In this city that had not had a Narconon center, Houston is the new location for the Narconon First Step program. This is the part of the Narconon program that anyone can administer to help to get people withdrawn off addictive drugs and more able to communicate clearly with those around them. Rev. James McLaughlin and his wife Cleo, of the African Methodist Episcopal Church were instrumental in making this happen. He and his wife trained in 2003 at Narconon Arrowhead in Oklahoma on how to deliver this service.
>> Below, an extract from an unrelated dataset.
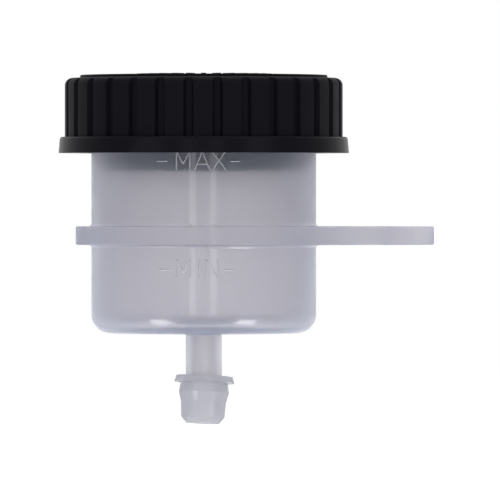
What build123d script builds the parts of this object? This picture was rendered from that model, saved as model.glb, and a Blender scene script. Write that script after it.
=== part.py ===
from build123d import *
from math import radians, tan
import os

# Brake fluid reservoir: a milky cup moulded in one piece with its collar, mounting lug and hose
# spigot, a ribbed screw cap over a slip ring and a rubber bellows, and a push-on dust cap.
# Origin: centre of the lug's bolt hole, on the lug's underside. +X runs from the cup to the lug,
# +Z is up, and the front faces -Y. Millimetres.

# Cup wall, floor and neck
cup_r = 25.0
cup_wall = 1.7
floor_thick = 2.0
cup_below = 19.65
cup_above = 32.0
foot_round = 4.3
lip_round = 0.4

# Flat collar round the cup and the lug that grows out of it
lug_reach = 42.2
lug_thick = 4.1
lug_end_r = 9.0
lug_hole = 6.5
collar_out = 3.5
collar_edge = 0.4
collar_root = 0.7

# Hose spigot under the floor
spigot_r = 4.0
spigot_bore = 5.0
spigot_length = 17.0
spigot_root = 0.5
barb_out = 0.3
barb_length = 4.2
barb_step = 0.4
spigot_tip_r = 3.5

# Screw cap, sized outwards from the neck
neck_gap = 2.2
cap_wall = 2.8
cap_skirt = 11.6
cap_round = 1.7
cap_lead = 0.6
roof_thick = 2.55
roof_inset = 3.4
roof_step = 0.65
roof_round = 0.25
rib_count = 30
groove_depth = 0.9
groove_mouth = 2.3
groove_floor = 1.3
rim_out = 1.1
rim_flare = 0.3
rim_thick = 3.6
rim_round = 0.6

# Slip ring between the cap and the bellows, notched to let air in above the rubber
ring_thick = 1.6
ring_width = 5.0
ring_gap = 0.8
ring_edge = 0.3
vent_count = 4
vent_width = 1.6
vent_depth = 0.6

# Rubber bellows, clamped on the neck by its flange
bellows_wall = 1.1
bellows_flange = 1.6
bellows_lap = 1.2
bellows_gap = 0.5
bellows_drop = 16.0
fold_width = 5.2
fold_rise = 11.2
fold_round = 1.9
crown_rise = 3.6

# Dust cap pushed on the spigot, sitting askew
dust_overlap = 7.4
dust_tilt_side = 2.6
dust_tilt_back = 4.8
dust_gap = 0.6
dust_wall = 0.65
dust_ring_out = 1.45
dust_ring_thick = 1.35
dust_ring_slant = 0.4
dust_bulge_out = 0.35
dust_bulge_at = 3.6
dust_tail_in = 0.2
dust_tail_at = 5.7
dust_end_in = 0.38
dust_length = 10.4
dust_end_bevel = 1.1
dust_end_rise = 1.4
dust_end_thick = 1.3
dust_dimple = 1.6
dust_dimple_deep = 0.6

# Heights and radii that follow from these
floor_under = -cup_below
floor_top = floor_under + floor_thick
spigot_end = floor_under - spigot_length
barb_top = spigot_end + barb_length
flange_top = cup_above + bellows_flange
roof_under = flange_top + ring_thick
roof_top = roof_under + roof_thick
shoulder = roof_top - roof_step
cap_mouth = cup_above - cap_skirt
rim_top = cap_mouth + rim_thick
cap_bore_r = cup_r + neck_gap
cap_r = cap_bore_r + cap_wall + groove_depth
rim_r = cap_r + rim_out
roof_r = cap_r - roof_inset
ring_r = cap_bore_r - ring_gap
cup_bore_r = cup_r - cup_wall

cup_axis = Axis((-lug_reach, 0, 0), (0, 0, 1))
section = Plane(origin=(-lug_reach, 0, 0), x_dir=(1, 0, 0), z_dir=(0, -1, 0))


def level(height):
    """The horizontal plane at a height, centred on the cup."""
    return Plane(origin=(-lug_reach, 0, height))


with BuildPart() as cup:
    # Collar and lug: the outline that wraps the collar's circle and the lug's end
    with BuildSketch():
        with Locations((-lug_reach, 0)):
            Circle(cup_r + collar_out)
        Circle(lug_end_r)
        make_hull()
    extrude(amount=lug_thick)
    fillet(edges().group_by(Axis.Z)[0] + edges().group_by(Axis.Z)[-1], collar_edge)

    # Wall and floor, solid at first
    with BuildSketch(section):
        with BuildLine():
            Polyline((0, floor_under), (cup_r, floor_under), (cup_r, cup_above),
                     (0, cup_above), close=True)
        make_face()
        fillet(vertices().group_by(Axis.Y)[0].sort_by(Axis.X)[-1], foot_round)
        fillet(vertices().group_by(Axis.Y)[-1].sort_by(Axis.X)[-1], lip_round)
    revolve(axis=cup_axis)
    meets = [e for e in edges().filter_by(GeomType.CIRCLE)
             if abs(e.radius - cup_r) < 0.01 and -0.01 < e.center().Z < lug_thick + 0.01]
    fillet(meets, collar_root)

    # Spigot with its single barb
    with BuildSketch(section):
        with BuildLine():
            Polyline((0, floor_top), (spigot_r, floor_top), (spigot_r, barb_top + barb_step),
                     (spigot_r + barb_out, barb_top), (spigot_tip_r, spigot_end),
                     (0, spigot_end), close=True)
        make_face()
    revolve(axis=cup_axis)
    spigot_meets = [e for e in edges().filter_by(GeomType.CIRCLE)
                    if abs(e.radius - spigot_r) < 0.01 and abs(e.center().Z - floor_under) < 0.01]
    fillet(spigot_meets, spigot_root)

    # Inside of the cup, the spigot's bore and the bolt hole
    with BuildSketch(section):
        with BuildLine():
            Polyline((0, floor_top), (cup_bore_r, floor_top), (cup_bore_r, cup_above),
                     (0, cup_above), close=True)
        make_face()
        fillet(vertices().group_by(Axis.Y)[0].sort_by(Axis.X)[-1], foot_round - cup_wall)
    revolve(axis=cup_axis, mode=Mode.SUBTRACT)
    with Locations(level(floor_top)):
        Hole(spigot_bore / 2, depth=floor_top - spigot_end)
    with Locations(Plane.XY.offset(lug_thick)):
        Hole(lug_hole / 2, depth=lug_thick)
cup.part.label = "cup"


with BuildPart() as screw_cap:
    with BuildSketch(section):
        with BuildLine():
            Polyline((0, roof_top), (roof_r, roof_top), (roof_r, shoulder), (cap_r, shoulder),
                     (cap_r, rim_top), (rim_r, rim_top), (rim_r + rim_flare, cap_mouth),
                     (cap_bore_r + cap_lead, cap_mouth), (cap_bore_r, cap_mouth + cap_lead),
                     (cap_bore_r, roof_under), (0, roof_under), close=True)
        make_face()
        fillet(vertices().sort_by_distance((cap_r, shoulder))[0], cap_round)
        fillet(vertices().sort_by_distance((rim_r, rim_top))[0], rim_round)
        fillet(vertices().sort_by_distance((roof_r, roof_top))[0], roof_round)
    revolve(axis=cup_axis)

    # Finger grooves, which leave the grip pads standing between them
    with BuildSketch(level(rim_top)):
        with PolarLocations(cap_r, rib_count):
            Polygon((-groove_depth, -groove_floor / 2), (groove_depth, groove_floor / 2 - groove_mouth),
                    (groove_depth, groove_mouth - groove_floor / 2), (-groove_depth, groove_floor / 2),
                    align=None)
    extrude(amount=roof_top - rim_top, mode=Mode.SUBTRACT)
screw_cap.part.label = "screw_cap"


with BuildPart() as thrust_ring:
    with BuildSketch(level(flange_top)):
        Circle(ring_r)
        Circle(ring_r - ring_width, mode=Mode.SUBTRACT)
    extrude(amount=ring_thick)
    chamfer(edges().group_by(Axis.Z)[0], ring_edge)
    with BuildSketch(level(roof_under)):
        with PolarLocations(ring_r - ring_width / 2, vent_count):
            Rectangle(2 * ring_width, vent_width)
    extrude(amount=-vent_depth, mode=Mode.SUBTRACT)
thrust_ring.part.label = "thrust_ring"


with BuildPart() as diaphragm:
    # One rubber wall: down inside the neck, round the deep fold, up and over, down to the crown
    skirt_r = cup_bore_r - bellows_gap - bellows_wall / 2
    fold_low = cup_above - bellows_drop + bellows_wall / 2
    with BuildSketch(section):
        with BuildLine():
            FilletPolyline((skirt_r, flange_top - bellows_wall / 2), (skirt_r, fold_low),
                           (skirt_r - fold_width, fold_low),
                           (skirt_r - fold_width, fold_low + fold_rise),
                           (skirt_r - 2 * fold_width, fold_low + fold_rise),
                           (skirt_r - 2 * fold_width, fold_low + crown_rise),
                           (0, fold_low + crown_rise), radius=fold_round)
        trace(line_width=bellows_wall)
        with BuildLine():
            Polyline((skirt_r - bellows_wall / 2, cup_above), (cup_r + bellows_lap, cup_above),
                     (cup_r + bellows_lap, flange_top), (skirt_r - bellows_wall / 2, flange_top),
                     close=True)
        make_face()
        # The trace's square end passes the axis, and only the half outside it is turned
        with Locations((-cup_r, 0)):
            Rectangle(2 * cup_r, 4 * cup_above, mode=Mode.SUBTRACT)
    revolve(axis=cup_axis)
diaphragm.part.label = "diaphragm"


# The dust cap's own axis leans to the right and to the back, about the middle of the overlap
dust_up = Vector(tan(radians(dust_tilt_side)), tan(radians(dust_tilt_back)), 1).normalized()
dust_side = Vector(0, 1, 0).cross(dust_up).normalized()
dust_pivot = Vector(-lug_reach, 0, spigot_end + dust_overlap / 2)
dust_top = dust_pivot + dust_up * (dust_overlap / 2)
dust_section = Plane(origin=dust_top, x_dir=dust_side, z_dir=dust_side.cross(dust_up))
dust_axis = Axis(dust_top, dust_up)

with BuildPart() as dust_cap:
    mouth_r = spigot_r + dust_gap
    wall_r = mouth_r + dust_wall
    ring_out_r = wall_r + dust_ring_out
    with BuildSketch(dust_section):
        with BuildLine():
            Polyline((mouth_r, 0), (ring_out_r - dust_ring_slant, 0), (ring_out_r, -dust_ring_thick),
                     (wall_r, -dust_ring_thick), (wall_r + dust_bulge_out, -dust_bulge_at),
                     (wall_r - dust_tail_in, -dust_tail_at),
                     (wall_r - dust_end_in, dust_end_rise - dust_length),
                     (wall_r - dust_end_in - dust_end_bevel, -dust_length), (0, -dust_length),
                     (0, dust_end_thick - dust_length),
                     (mouth_r - dust_end_in, dust_end_thick - dust_length),
                     (mouth_r - dust_tail_in, -dust_tail_at),
                     (mouth_r + dust_bulge_out, -dust_bulge_at), close=True)
        make_face()
    revolve(axis=dust_axis)
    # Gate dimple in the closed end
    with BuildSketch(Plane(origin=dust_top - dust_up * dust_length, x_dir=dust_side, z_dir=dust_up)):
        Circle(dust_dimple / 2)
    extrude(amount=dust_dimple_deep, mode=Mode.SUBTRACT)
dust_cap.part.label = "dust_cap"


os.makedirs("parts", exist_ok=True)
export_step(cup.part, "parts/cup.step")
export_step(screw_cap.part, "parts/screw_cap.step")
export_step(thrust_ring.part, "parts/thrust_ring.step")
export_step(diaphragm.part, "parts/diaphragm.step")
export_step(dust_cap.part, "parts/dust_cap.step")
print("dust cap axis", dust_up, "through", dust_pivot)
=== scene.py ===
import math
import bpy
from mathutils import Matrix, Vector


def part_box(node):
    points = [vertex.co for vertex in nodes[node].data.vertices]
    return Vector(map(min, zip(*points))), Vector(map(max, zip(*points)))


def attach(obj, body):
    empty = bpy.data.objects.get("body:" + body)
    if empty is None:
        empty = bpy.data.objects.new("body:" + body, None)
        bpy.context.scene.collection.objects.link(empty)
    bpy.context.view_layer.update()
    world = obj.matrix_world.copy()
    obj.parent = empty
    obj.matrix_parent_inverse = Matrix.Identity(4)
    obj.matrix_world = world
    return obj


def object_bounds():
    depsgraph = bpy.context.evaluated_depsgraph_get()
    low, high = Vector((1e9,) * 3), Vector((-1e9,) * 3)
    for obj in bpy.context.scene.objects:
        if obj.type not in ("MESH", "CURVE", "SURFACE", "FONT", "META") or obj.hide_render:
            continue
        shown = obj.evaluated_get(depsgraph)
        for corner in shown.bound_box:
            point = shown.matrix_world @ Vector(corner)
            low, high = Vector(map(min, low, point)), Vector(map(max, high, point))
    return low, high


# Brake fluid reservoir, seen level from the front on a white ground.
# Lengths are metres in the frame of the solids: origin at the lug's hole, front faces -Y.

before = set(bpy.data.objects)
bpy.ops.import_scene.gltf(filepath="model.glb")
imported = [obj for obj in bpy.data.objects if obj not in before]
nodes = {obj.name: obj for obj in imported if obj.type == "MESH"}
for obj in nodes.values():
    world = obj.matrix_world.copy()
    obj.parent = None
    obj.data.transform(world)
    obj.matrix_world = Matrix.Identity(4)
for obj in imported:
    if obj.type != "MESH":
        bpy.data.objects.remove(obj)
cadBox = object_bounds()
print("stage: frame loaded")

mm = 0.001
capLow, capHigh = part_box("screw_cap")
axisX = (capLow.x + capHigh.x) / 2  # the cup's axis, about which the cap turns


# Helpers for node trees

def feed(tree, node, values):
    # A value that is another node's output is linked to its socket, and any other is set on it
    for name, value in values.items():
        if isinstance(value, bpy.types.NodeSocket):
            tree.links.new(value, node.inputs[name])
        else:
            node.inputs[name].default_value = value


def addNode(tree, kind, values=None, **settings):
    node = tree.nodes.new(kind)
    for key, value in settings.items():
        setattr(node, key, value)
    feed(tree, node, values or {})
    return node


def maths(tree, operation, *values):
    return addNode(tree, "ShaderNodeMath", dict(enumerate(values)), operation=operation).outputs[0]


def newMaterial(name):
    material = bpy.data.materials.new(name)
    material.use_nodes = True
    material.node_tree.nodes.clear()
    return material, material.node_tree


# Materials, each with a fine grain in its surface and a haze that varies a little over the piece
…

They then established a faith-based delivery center for the First Step program in their home town with the help of other churches in the city.
Hawaii had been experiencing a methamphetamine epidemic for a few years prior to 2004, and a group called the Friends of Narconon, based in Los Angeles, decided to do something effective about it. That group received a grant to distribute the Friends of Narconon Drug Educator kits along with two anti-drug videos to every public school in Hawaii. City Councilman Mike Gabbard said, after he viewed the videos, that every school child in Hawaii must see them. The group also presented the videos to the Safe and Drug Free Schools section head from the state Department of Education. He was so impressed with them that he recommended that every Hawaiian parent watch them. And, after that positive response, the Hawaiian Department of Education invited Bobby Wiggins of Narconon International to teach Narconon drug education techniques to Hawaiian health teachers.